:: Provided material ::

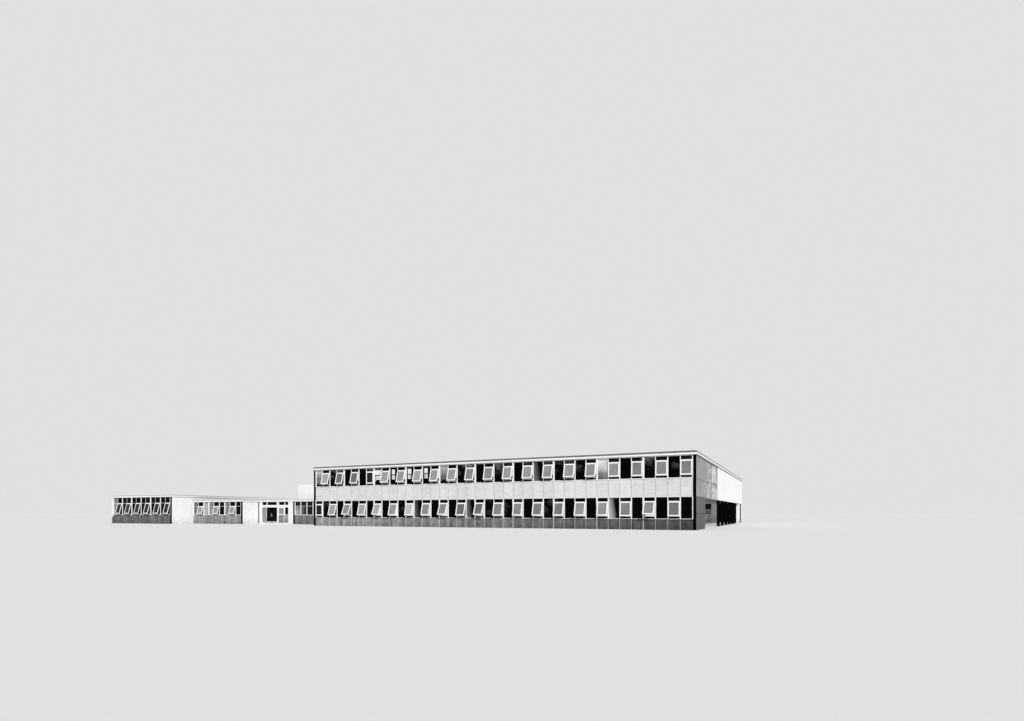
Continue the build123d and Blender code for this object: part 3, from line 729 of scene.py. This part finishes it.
# Ribbed sheets over the aprons. The aprons of the rear sides are as thick as the frames.
sheetLook = {"ribsEach": 4, "depth": 0.009, "flank": 0.012, "valley": 0.018, "edge": 0.004}
rearSlack = 0.004


def ribbedSheet(stock, low, high, face, outward, look):
    # One sheet with flat-topped ribs, seated on the apron's face
    ribs = max(1, round((high.x - low.x) / module * look["ribsEach"]))
    pitch = (high.x - low.x) / ribs
    top = face + outward * look["depth"]
    valley = face + outward * look["edge"] / 2
    outline = [(low.x, face)]
    for i in range(ribs):
        start = low.x + i * pitch + look["valley"] / 2
        stop = start + pitch - look["valley"]
        outline += [(start, valley), (start + look["flank"], top),
                    (stop - look["flank"], top), (stop, valley)]
    outline.append((high.x, face))
    stock.prism(outline, 2, low.z + look["edge"], high.z - look["edge"])


def isRear(low, high):
    return high.y - low.y > frameDepth - rearSlack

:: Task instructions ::
All of the data shown above must be copied exactly.

:: Full solution ::
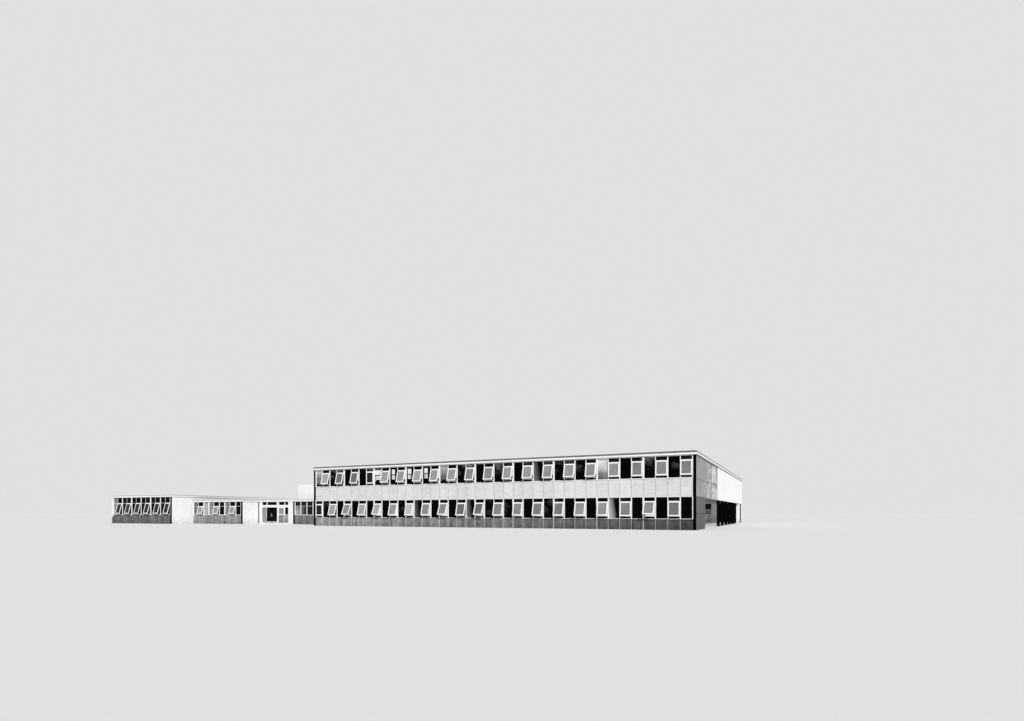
Continue the build123d and Blender code for this object: part 3, from line 729 of scene.py. This part finishes it.
# Ribbed sheets over the aprons. The aprons of the rear sides are as thick as the frames.
sheetLook = {"ribsEach": 4, "depth": 0.009, "flank": 0.012, "valley": 0.018, "edge": 0.004}
rearSlack = 0.004


def ribbedSheet(stock, low, high, face, outward, look):
    # One sheet with flat-topped ribs, seated on the apron's face
    ribs = max(1, round((high.x - low.x) / module * look["ribsEach"]))
    pitch = (high.x - low.x) / ribs
    top = face + outward * look["depth"]
    valley = face + outward * look["edge"] / 2
    outline = [(low.x, face)]
    for i in range(ribs):
        start = low.x + i * pitch + look["valley"] / 2
        stop = start + pitch - look["valley"]
        outline += [(start, valley), (start + look["flank"], top),
                    (stop - look["flank"], top), (stop, valley)]
    outline.append((high.x, face))
    stock.prism(outline, 2, low.z + look["edge"], high.z - look["edge"])


def isRear(low, high):
    return high.y - low.y > frameDepth - rearSlack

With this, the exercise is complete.